▸ **Stored data**
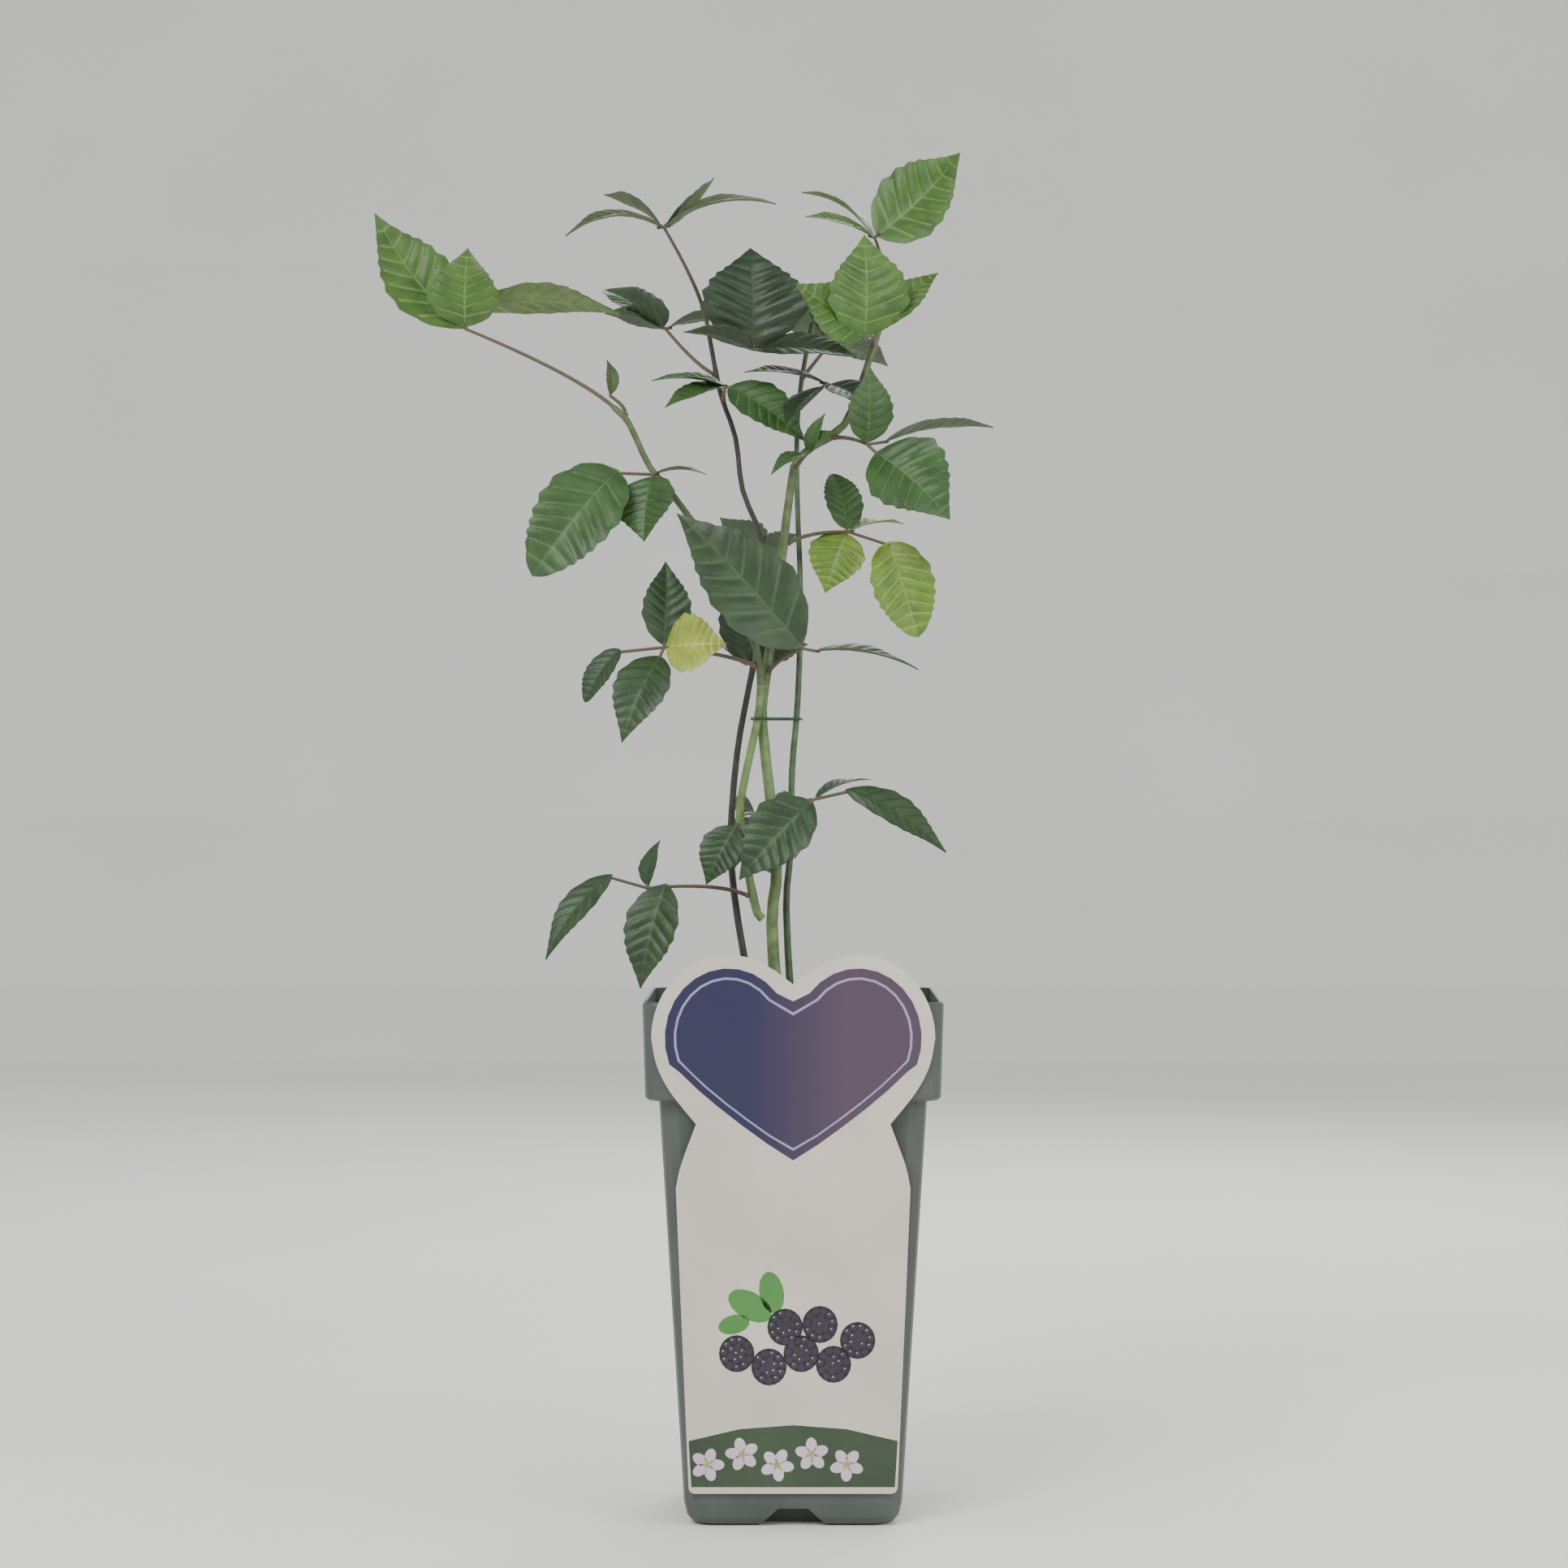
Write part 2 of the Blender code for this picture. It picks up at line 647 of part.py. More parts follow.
def foot_on(limb, height, towards, own_radius, climb=0.7):
    """Where a side limb starts, just clear of the limb that carries it, and the way it sets off."""
    axis, along, radius = limb.at(height)
    if height is None:
        return axis + along * GAP, along
    out = towards - axis
    out = (out - along * out.dot(along)).normalized()
    heading = (out + along * climb).normalized()
    tilt = math.sqrt(1 - heading.dot(out) ** 2)
    return axis + out * (radius + GAP + 0.1 + own_radius * tilt), heading


def make_stems():
    """All canes and shoots. Returns them by name."""
    bark = material("green_bark", COLOURS["stem"], 0.6)
    limbs = {}
    for stem in STEMS:
        route = [placed(*place) for place in stem["route"]]
        flare = FLARE
        if stem["parent"]:
            parent, height = stem["parent"]
            foot, heading = foot_on(limbs[parent], height, route[0], stem["foot_radius"], climb=1.0)
            start = [foot]
            route.insert(0, foot + heading * 3.0)
            flare = 0.0
        else:
            route[0].z = COMPOST_TOP + GAP
            start = [route[0].copy()]
            route[0].z += 2.0
        path = start + smooth(route)
        lengths = [0.0]
        for a, b in zip(path, path[1:]):
            lengths.append(lengths[-1] + (b - a).length)
        radii = [
            stem["foot_radius"] + (stem["tip_radius"] - stem["foot_radius"]) * run / lengths[-1]
            + flare * math.exp(-run / FLARE_HEIGHT)
            for run in lengths
        ]
        for name, height, above in (
            (stem["cane"], SPLIT_HEIGHT - GAP / 2, False),
            (stem["shoot"], SPLIT_HEIGHT + GAP / 2, True),
        ):
            limbs[name] = Limb(*cut_at(path, radii, height, above))
            tube(name, limbs[name].path, limbs[name].radii, 1, bark)
    return limbs


def make_tie(limbs):
    """A wire drawn tight round three canes, like a band round rods."""
    wire = material("tie_wire", COLOURS["tie"], 0.4)
    rods = [limbs[name].at(TIE_HEIGHT) for name in ("cane_main", "cane_branch", "cane_right")]
    path = []
    for step in range(28):
        angle = 2 * math.pi * step / 28
        way = Vector((math.cos(angle), math.sin(angle), 0))
        axis, _, radius = max(rods, key=lambda rod: rod[0].dot(way) + rod[2])
        path.append(axis + way * (radius + GAP + 0.1 + TIE_WIRE))
    for place in path:
        place.z = TIE_HEIGHT
    obj = tube("tie", path, [TIE_WIRE] * len(path), 0, wire)
    obj.data.splines[0].use_cyclic_u = True


def half_width(t, blunt):
    """A blade's half width along its length, as a share of its widest."""
    if blunt:
        return math.sin(math.pi * t ** 0.85) ** 0.6
    return math.sin(math.pi * t ** 0.76) ** 0.95 * (1 - 0.25 * max(0.0, t - 0.7) / 0.3)


def blade_frame(midrib, facing):
    """The way the upper face looks and the way across the blade, for a midrib direction."""
    front = Vector((0, -1, 0))
    front = (front - midrib * front.dot(midrib)).normalized()
    side = midrib.cross(front)
    if side.z < -0.05:
        side = -side
    turn = math.radians(facing)
    face = (front * math.cos(turn) + side * math.sin(turn)).normalized()
    return face, midrib.cross(face)


def make_blade(name, base, tip, leaf, rng):
    """One leaflet's blade: folded along its midrib, arched, with a toothed edge."""
    chord = tip - base
    length = chord.length
    midrib = chord / length
    face, across = blade_frame(midrib, leaf["facing"])
    thick = max(BLADE_THICKNESS * length, BLADE_THINNEST) / 2
    start = base - midrib * ROOT_SUNK
    rings = []
    for station in range(BLADE_STATIONS):
        t = station / BLADE_STATIONS
        middle = start + (tip - start) * t + face * (4 * leaf["arch"] * t * (1 - t))
        tooth = 1 + (TOOTH if station % 2 else -TOOTH) + rng.uniform(-0.02, 0.02)
        wing = max(leaf["width"] / 2 * half_width(t, leaf["blunt"]) * tooth, 0.45)
        lift = face * (BLADE_FOLD * wing)
        rings.append([middle + across * wing + lift, middle + face * thick,
                      middle - across * wing + lift, middle - face * thick])
    rings.append([tip])
    return mesh_object(name, loft(rings))


def petiole_path(foot, heading, joint):
    """A leaf stalk that leaves its stem one way and bends over to the joint."""
    reach = (joint - foot).length
    bend = foot + heading * min(3.0 + 0.25 * reach, 0.5 * reach)
    curve = []
    for step in range(7):
        t = step / 6
        curve.append(foot * (1 - t) ** 2 + bend * (2 * t * (1 - t)) + joint * t * t)
    return curve


def make_leaf(name, leaf, limbs, finish, rng):
    """A compound leaf: stalk, side stalks and blades, joined into one solid."""
    joint = placed(*leaf["joint"])
    foot, heading = foot_on(limbs[leaf["stem"]], leaf["foot"], joint, PETIOLE_RADIUS)
    path = petiole_path(foot, heading, joint)
    taper = [PETIOLE_RADIUS + (STALK_RADIUS - PETIOLE_RADIUS) * i / (len(path) - 1) for i in range(len(path))]
    whole = to_mesh_object(tube(name, path, taper, 0, None))
    knuckle = bmesh.new()
    bmesh.ops.create_icosphere(knuckle, subdivisions=1, radius=KNUCKLE_RADIUS)
    bmesh.ops.translate(knuckle, vec=joint, verts=knuckle.verts)
    others = [mesh_object(f"{name}_knuckle", knuckle)]
    across, up, back = leaf["joint"]
    for number, row in enumerate(leaf["leaflets"]):
        turn = math.radians(row["turn"])
        stalk_turn = turn if row["stalk_turn"] is None else math.radians(row["stalk_turn"])
        length_share = row["stalk"] / (row["stalk"] + row["length"])
        base = placed(
            across + row["stalk"] * math.cos(stalk_turn),
            up + row["stalk"] * math.sin(stalk_turn),
            back + row["back"] * length_share,
        )
        from_joint = 0.0 if row["stalk_turn"] is None else 1.0
        tip = placed(
            across + row["length"] * math.cos(turn) + from_joint * row["stalk"] * math.cos(stalk_turn),
            up + row["length"] * math.sin(turn) + from_joint * row["stalk"] * math.sin(stalk_turn),
            back + row["back"],
        )
        begin = joint - (base - joint).normalized() * 0.3
        end = base + (tip - base).normalized() * 0.4
        others.append(to_mesh_object(tube(f"{name}_stalk_{number}", [begin, base, end], [STALK_RADIUS] * 3, 0, None)))
        others.append(make_blade(f"{name}_blade_{number}", base, tip, row, rng))
    join(whole, others, "UNION")
    whole.data.materials.clear()
    whole.data.materials.append(finish)
    return whole


def main():
    clear_scene()
    make_pot()
    make_compost()
    make_card()
    limbs = make_stems()
    make_tie(limbs)
    green = material("leaf_green", COLOURS["leaf"], 0.55)
    rng = random.Random(SEED)
    for name, leaf in LEAVES.items():
        make_leaf(name, leaf, limbs, green, rng)


main()
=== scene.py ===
"""The looks of a young thornless bramble in a tall square nursery pot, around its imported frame.

The stems and compound leaves grow again here by the rule and sizes of the solids, with veins,
toothed edges and round stalks. Sizes are in millimetres and each mesh is made in metres. Z is up,
the front faces -Y, and the origin is the centre of the flat under the pot.
"""

import json
import math
import random

import bmesh
import bpy
from mathutils import Matrix, Vector, noise

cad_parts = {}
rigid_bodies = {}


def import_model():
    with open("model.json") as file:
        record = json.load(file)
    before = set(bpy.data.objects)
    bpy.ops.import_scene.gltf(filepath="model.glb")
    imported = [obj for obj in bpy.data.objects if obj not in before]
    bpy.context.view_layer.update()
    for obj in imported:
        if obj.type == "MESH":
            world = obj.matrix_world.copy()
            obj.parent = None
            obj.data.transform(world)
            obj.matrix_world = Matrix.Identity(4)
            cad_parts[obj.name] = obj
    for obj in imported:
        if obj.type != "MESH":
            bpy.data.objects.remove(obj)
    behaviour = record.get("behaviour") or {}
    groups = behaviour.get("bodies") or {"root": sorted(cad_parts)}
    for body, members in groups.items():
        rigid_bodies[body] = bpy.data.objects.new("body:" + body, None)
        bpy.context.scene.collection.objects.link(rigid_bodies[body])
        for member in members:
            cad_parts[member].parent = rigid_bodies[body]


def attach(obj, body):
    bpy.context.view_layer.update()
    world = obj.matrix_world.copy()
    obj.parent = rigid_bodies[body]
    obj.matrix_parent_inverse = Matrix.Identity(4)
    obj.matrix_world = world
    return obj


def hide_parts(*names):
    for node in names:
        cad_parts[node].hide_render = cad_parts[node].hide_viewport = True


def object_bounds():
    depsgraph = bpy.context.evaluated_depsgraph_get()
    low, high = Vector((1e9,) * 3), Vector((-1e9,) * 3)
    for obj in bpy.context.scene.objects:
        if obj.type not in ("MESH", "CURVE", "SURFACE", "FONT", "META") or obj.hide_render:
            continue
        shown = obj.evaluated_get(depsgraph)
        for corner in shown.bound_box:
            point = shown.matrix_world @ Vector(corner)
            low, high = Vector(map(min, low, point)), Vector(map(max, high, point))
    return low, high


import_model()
cad_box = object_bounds()

MM = 0.001
GAP = 0.3  # clear distance between pieces that touch
SEED = 7
SHARP_ANGLE = math.radians(50)  # edges that bend by more than this are drawn sharp

# Places on the plant are given as they look to an eye in front of the pot.
EYE_DISTANCE = 1500.0
EYE_HEIGHT = 278.0
EYE_ACROSS = -3.4
LENS = 89.6
SENSOR_WIDTH = 36.0

# The stage: a floor that starts to rise some way behind the pot, and disk lights.
FLOOR_HALF = 6000
FLOOR_ROWS = 40
BACKDROP_START = 2400.0
BACKDROP_BEND = 1500.0
LIGHT_AIM = (0, 0, 260)
LIGHTS = {  # the place, the size and the power in watts
    "key": ((-700, -1300, 1300), 900, 22),
    "fill": ((1100, -900, 700), 1100, 9),
    "back": ((300, 1300, 1100), 900, 12),
}
SKY_STRENGTH = 0.8

# A surface's colour drifts between two levels of a soft noise, over the bump of a finer one. Its
# first colour is darkened by a share. A second one that isn't given is the first, lightened by
# LIGHTER times that share.
DRIFT_START = 0.35
DRIFT_END = 0.68
LIGHTER = 2.5
CLOUD_DETAIL = 4.0
GRAIN_DETAIL = 3.0
GRAIN_SHARE = 4  # a spot is this many times as wide as a grain, where no size is given
BUMP_DEPTH = 0.2

POT_HEIGHT = 197.0
POT_WALL = 1.6
COLLAR_BOTTOM = 160.5
COLLAR_HALF = 55.0

COMPOST_TOP = 180.0
COMPOST_HALF = 52.4
COMPOST_DEEP = 11.0
COMPOST_CELLS = 70
CRUMB_HEIGHT = 1.6  # how far the crumbs stand over and under the level
CRUMB_SIZE = 3.0
FINE_HEIGHT = 0.6  # of a crumb's height, the height of the finer crumbs on it
FINE_SIZE = 0.4
SAG = 2.5  # how far the level drops at the wall
SAG_POWER = 8  # the higher, the nearer to the wall the drop starts
CORNER_START = 0.7  # of the half width, where the block's corners start to draw in
CORNER_DRAW = 0.035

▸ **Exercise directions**
Exactly reproduce the stretch from the line with "make_compost()" through the line with "for member in", including both ends and nothing else.

▸ **Result for this task**
    make_compost()
    make_card()
    limbs = make_stems()
    make_tie(limbs)
    green = material("leaf_green", COLOURS["leaf"], 0.55)
    rng = random.Random(SEED)
    for name, leaf in LEAVES.items():
        make_leaf(name, leaf, limbs, green, rng)


main()
=== scene.py ===
"""The looks of a young thornless bramble in a tall square nursery pot, around its imported frame.

The stems and compound leaves grow again here by the rule and sizes of the solids, with veins,
toothed edges and round stalks. Sizes are in millimetres and each mesh is made in metres. Z is up,
the front faces -Y, and the origin is the centre of the flat under the pot.
"""

import json
import math
import random

import bmesh
import bpy
from mathutils import Matrix, Vector, noise

cad_parts = {}
rigid_bodies = {}


def import_model():
    with open("model.json") as file:
        record = json.load(file)
    before = set(bpy.data.objects)
    bpy.ops.import_scene.gltf(filepath="model.glb")
    imported = [obj for obj in bpy.data.objects if obj not in before]
    bpy.context.view_layer.update()
    for obj in imported:
        if obj.type == "MESH":
            world = obj.matrix_world.copy()
            obj.parent = None
            obj.data.transform(world)
            obj.matrix_world = Matrix.Identity(4)
            cad_parts[obj.name] = obj
    for obj in imported:
        if obj.type != "MESH":
            bpy.data.objects.remove(obj)
    behaviour = record.get("behaviour") or {}
    groups = behaviour.get("bodies") or {"root": sorted(cad_parts)}
    for body, members in groups.items():
        rigid_bodies[body] = bpy.data.objects.new("body:" + body, None)
        bpy.context.scene.collection.objects.link(rigid_bodies[body])
        for member in members:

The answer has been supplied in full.